La balade, agréable, s’achève par la route sinueuse qui descend des Carroz d’Arâches, lorsque le drame survient. « On se retrouve derrière un convoi exceptionnel avec une centaine de voitures à doubler. À trois virages de la fin, en dépassant un camion, j’ai bloqué les freins sans savoir pourquoi. » Sylvie perd le contrôle de la moto qui s’encastre contre la glissière. Elle est éjectée entre la roue et la carlingue du 44 tonnes.
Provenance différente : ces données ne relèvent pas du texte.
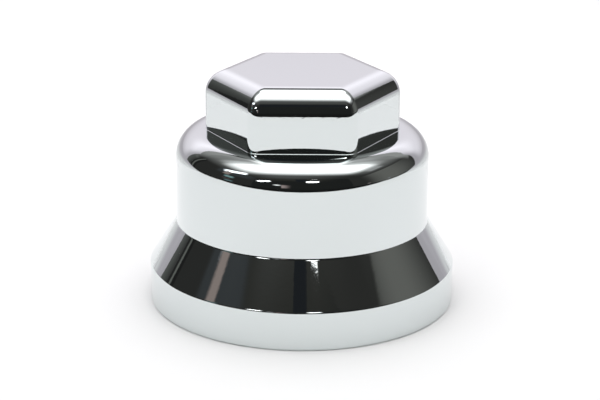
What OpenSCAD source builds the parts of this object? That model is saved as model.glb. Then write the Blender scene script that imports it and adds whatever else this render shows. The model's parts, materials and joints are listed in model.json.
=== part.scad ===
// Push-on cap for a truck wheel nut, moulded in one piece.
// It stands on the rim of its flange. The Z axis is the axis of the nut and
// the origin is the centre of the rim, at the height of the wheel's face.

/* [Wheel nut] */
// Width of the covered nut across its flats
nut_af = 33; // [32:0.5:35]
// Gap between the nut's corners and the inside of the body
nut_corner_gap = 1.15; // [0.8:0.05:2]
// Diameter of the nut's loose collar
collar_d = 48; // [47:0.5:52]
// Gap between the collar and the inside of the flange
collar_gap = 1; // [0.5:0.1:2]

/* [Shell] */
// Thickness of the moulded wall
wall = 2; // [1.6:0.1:2.4]
// Radius of the rim's outer edge
rim_edge_r = 0.4; // [0.2:0.1:0.8]

/* [Flange] */
// Height of the straight band at the foot
band_h = 6.8; // [5:0.1:10]
// Height of the flare between the band and the body
flare_h = 7.8; // [6:0.1:12]

/* [Body] */
// Height of the body, from the flare to the top of the shoulder
body_h = 16.2; // [14:0.1:24]
// Radius of the rounded shoulder
shoulder_r = 4.6; // [3:0.1:5]

/* [Hex head] */
// Width of the head across its flats
head_af = 30; // [28:0.5:31]
// Height of the head above the shoulder
head_h = 10.7; // [8:0.1:16]
// Radius of the edges round the top face
crown_r = 4.2; // [3:0.1:5]
// Radius of the upright corners
corner_r = 2.4; // [1:0.1:3]

/* [Grip ribs] */
// Thickness of a rib
rib_t = 1.6; // [1.2:0.1:2.4]
// Distance between the two ribs that bear on one flat of the nut
rib_pitch = 11; // [8:0.5:13]
// How far the ribs reach past the nut's flats, to grip them
rib_grip = 0.1; // [0:0.05:0.3]
// Height above the flare at which the ribs reach their full depth
rib_lead = 2.5; // [1:0.5:5]

/* [Hidden] */
$fn = 96;

flats = 6;
flat_turn = 360 / flats;

body_r = nut_af / 2 / cos(flat_turn / 2) + nut_corner_gap + wall;
flange_r = collar_d / 2 + collar_gap + wall;

flare_top_z = band_h + flare_h;
shoulder_z = flare_top_z + body_h;
top_z = shoulder_z + head_h;

// Sideways run of the flare for each millimetre of its height
flare_slope = (flange_r - body_r) / flare_h;
// Drop of the flare's two bends for each millimetre of inset, so that the wall stays even
bend_drop = (sqrt(1 + flare_slope * flare_slope) - 1) / flare_slope;

// Smallest radius left on an inside corner of the mould
inner_corner_r = 0.4;
// Length by which a cutter passes the surface that it cuts
overrun = 1;

rib_crest = nut_af / 2 - rib_grip;

// Corner of a square beyond the arc that rounds it, with the arc's centre at the origin
module spandrel(r) {
  difference() {
    square(r + overrun);
    circle(r);
  }
}

// Half section of flange, flare and body, moved inward by inset, from floor_z to the shoulder
module skirt_section(inset, floor_z) {
  foot_r = flange_r - inset;
  side_r = body_r - inset;
  roof_z = shoulder_z - inset;
  bend_r = shoulder_r - inset;
  difference() {
    polygon([
      [0, floor_z],
      [foot_r, floor_z],
      [foot_r, band_h - inset * bend_drop],
      [side_r, flare_top_z - inset * bend_drop],
      [side_r, roof_z],
      [0, roof_z]
    ]);
    translate([side_r - bend_r, roof_z - bend_r])
      spandrel(bend_r);
  }
}

// Hexagon with one flat towards -Y and round corners
module hexagon(af, r) {
  tip_r = af / 2 / cos(flat_turn / 2);
  centre_r = tip_r - r / cos(flat_turn / 2);
  difference() {
    circle(tip_r, $fn = flats);
    for (i = [0 : flats - 1])
      rotate(i * flat_turn)
        translate([centre_r, 0])
          difference() {
            polygon([[0, 0], [2 * r, 2 * r * tan(flat_turn / 2)], [2 * r, -2 * r * tan(flat_turn / 2)]]);
            circle(r);
          }
  }
}

// Slab across two opposite flats, with its top edges rounded
module crowned_slab(af, floor_z, roof_z, r) {
  rotate([90, 0, 90])
    linear_extrude(2 * af, center = true)
      difference() {
        translate([-af / 2, floor_z])
          square([af, roof_z - floor_z]);
        for (side = [0, 1])
          mirror([side, 0])
            translate([af / 2 - r, roof_z - r])
              spandrel(r);
      }
}

// Hexagonal head, moved inward by inset: three slabs cross, so their round edges meet in mitres
module head(inset) {
  af = head_af - 2 * inset;
  floor_z = flare_top_z;
  roof_z = top_z - inset;
  intersection() {
    translate([0, 0, floor_z])
      linear_extrude(roof_z - floor_z)
        hexagon(af, max(corner_r - inset, inner_corner_r));
    crossed_slabs(af, floor_z, roof_z, crown_r - inset);
  }
}

// The part that the three slabs have in common
module crossed_slabs(af, floor_z, roof_z, r) {
  intersection_for(i = [0 : flats / 2 - 1])
    rotate(i * flat_turn)
      crowned_slab(af, floor_z, roof_z, r);
}

// Outside of the cap as a solid
module outside() {
  difference() {
    rotate_extrude()
      skirt_section(0, 0);
    rim_edge_cutter();
  }
  head(0);
}

// Ring that rounds the rim's outer edge
module rim_edge_cutter() {
  rotate_extrude()
    translate([flange_r - rim_edge_r, rim_edge_r])
      mirror([0, 1])
        spandrel(rim_edge_r);
}

// Space inside the cap
module inside() {
  rotate_extrude()
    skirt_section(wall, -overrun);
  head(wall);
}

// Two ribs that bear on the nut's flat towards -Y, with a sloping lead-in below
module rib_pair() {
  lead_z = flare_top_z + rib_lead;
  depth = body_r - rib_crest;
  for (side = [-1, 1])
    translate([side * rib_pitch / 2 + rib_t / 2, 0, 0])
      rotate([90, 0, -90])
        linear_extrude(rib_t)
          polygon([
            [rib_crest, lead_z],
            [rib_crest + depth, lead_z - depth],
            [rib_crest + depth, shoulder_z],
            [rib_crest, shoulder_z]
          ]);
}

// The ribs on all flats, rooted in the middle of the wall
module grip_ribs() {
  intersection() {
    rotate_extrude()
      skirt_section(wall / 2, 0);
    for (i = [0 : flats - 1])
      rotate(i * flat_turn)
        rib_pair();
  }
}

module nut_cap() {
  color("silver") {
    difference() {
      outside();
      inside();
    }
    grip_ribs();
  }
}

nut_cap();
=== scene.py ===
"""Looks of the lug nut cap: bright chrome plating on a moulded shell, in a small photo studio.

Lengths are in metres. The cap stands at the origin and its photograph is taken from -Y."""

import json
import math

import bmesh
import bpy
from mathutils import Matrix, Vector
from mathutils.kdtree import KDTree

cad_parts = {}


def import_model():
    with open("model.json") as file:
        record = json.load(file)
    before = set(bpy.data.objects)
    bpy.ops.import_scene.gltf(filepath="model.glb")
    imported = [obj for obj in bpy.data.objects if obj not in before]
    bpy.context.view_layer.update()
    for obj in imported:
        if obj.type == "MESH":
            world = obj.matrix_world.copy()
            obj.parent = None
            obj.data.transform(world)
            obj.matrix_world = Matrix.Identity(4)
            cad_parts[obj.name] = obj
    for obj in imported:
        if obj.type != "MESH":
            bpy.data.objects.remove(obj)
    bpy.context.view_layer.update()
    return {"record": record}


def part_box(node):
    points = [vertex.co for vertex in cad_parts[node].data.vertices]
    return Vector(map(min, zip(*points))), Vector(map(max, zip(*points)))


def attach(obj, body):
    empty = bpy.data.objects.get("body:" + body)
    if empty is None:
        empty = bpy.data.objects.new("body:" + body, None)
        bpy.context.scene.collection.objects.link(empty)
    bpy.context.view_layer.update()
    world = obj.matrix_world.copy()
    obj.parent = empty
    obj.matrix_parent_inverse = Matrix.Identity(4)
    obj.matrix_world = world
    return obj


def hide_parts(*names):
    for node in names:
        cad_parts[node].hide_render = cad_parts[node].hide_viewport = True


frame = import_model()

MM = 0.001
NODE = "nut_cap"

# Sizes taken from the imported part
_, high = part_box(NODE)
collar_bore = next(m for m in frame["record"]["mounts"] if m["name"] == "collar_bore")
flange_r = high.x
top_z = high.z
wall = flange_r - collar_bore["dims"]["r_mm"] * MM

# Driving sizes of the part
nut_af = 33 * MM
nut_corner_gap = 1.15 * MM
band_h = 6.8 * MM
flare_h = 7.8 * MM
body_h = 16.2 * MM
shoulder_r = 4.6 * MM
head_af = 30 * MM
crown_r = 4.2 * MM
corner_r = 2.4 * MM
rim_edge_r = 0.4 * MM
rib_t = 1.6 * MM
rib_pitch = 11 * MM
rib_grip = 0.1 * MM
rib_lead = 2.5 * MM

# Small radii on edges that the moulding tool leaves slightly soft
bend_r = 0.8 * MM
cove_r = 0.1 * MM
inner_edge_r = 0.4 * MM
rib_edge_r = 0.2 * MM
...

Le restant de sa vie en fauteuil
« Et là je sors de mon corps, je rencontre la mort. Cette grande lumière blanche, magique. Une expérience incroyable, dans un calme absolu. Je vois mon corps inerte et moi au-dessus, habillée comme sur ma photo de classe de 5e. » Des rives de l’au-delà, Sylvie raconte s’être arrachée en pensant à sa fille Camille. « Elle avait 11 ans, l’âge où on a besoin de sa maman. » Évacuée avec deux poumons perforés, douze côtes cassées, le genou plié à angle droit, le sang qui coule de la bouche, elle se réveillera après cinq jours de coma. Un bras en moins. « En réanimation, le médecin m’apprend que mon pronostic vital est engagé. J’ai trois vertèbres arrachées et la moelle épinière touchée. ». Le praticien lui assène le pire des diagnostics. « Vous passerez le restant de vos jours en fauteuil, vous ne pourrez plus marcher. »
Incrédule, l’accidentée dit à ses proches : « Cause toujours j’irai au mont Blanc ». La suite ? Un long combat fait de souffrances qu’elle a raconté dans un ouvrage ( Impatiente, Paulsen, éditions Guérin). « Mais je ne perdais jamais le moral. » Il lui fallut d’abord bouger ses doigts de pieds, réapprendre à se tenir assise, debout et… remarcher. Trois ans et quatre mois plus tard, la revoilà sur le toit des Alpes, avec son fils Robin, son mari Éric, et Doumé, guide investi dans l’encadrement des handicapés.
Une première randonnée, un an après l’accident
Sa formule magique ? « 80 % se jouent dans la tête. Je me souviens de ce vendredi où j’ai dit à ma kiné que dans une semaine, je ferai mes premiers pas. Sept jours plus tard, entre les barres de la salle, j’effectuais trois pas désarticulés, un demi-tour, m’appuyant sur deux personnes, avant de m’affaler. Un effort de folie, plus fatiguée qu’au mont Blanc. »
Et sa première randonnée, un an après l’accident. « Au refuge de Loriaz au-dessus de chez moi, à Vallorcine. Il m’a fallu trois heures, là où je montais en 45 minutes. Heureuse mais triste. Car il y a la frustration de ne plus retrouver les sensations d’avant. » Cette joie amère, on la devine en la voyant sur la paroi des Gaillands, dans une voie de débutant. « Qui me semble aussi dure que du sixième degré, mon niveau avant l’accident. »
450 km et 25 jours de marche
Pour son retour à la montagne, la résiliente au grand sourire s’est constitué un arsenal. « Une prothèse pour l’emboîture à la base du bras, à laquelle je fixe des outils bricolés par des amis ». Un caoutchouc de béquille percé d’une lame de piolet recouvert de gomme pour adhérer sur les dalles en escalade ; un clip pour le vélo ou le ski et un piolet intégré pour la cascade de glace.
Et huit ans après, la ressuscitée a relevé un nouveau défi. « J’en rêvais avant mon accident. » La traversée des Alpes, des Contamines Montjoie à Menton. 450 km, 25 000 m de dénivelé et 25 jours de marche, avec sa fille Camille pour porter ses affaires et lui donner la main dans les pas difficiles. « On a même dépassé du monde », sourit celle qui rêve de revenir sur les pas de sa jeunesse à l’aiguille Verte ou au Cervin. L’espérance est le nouveau moteur de sa vie.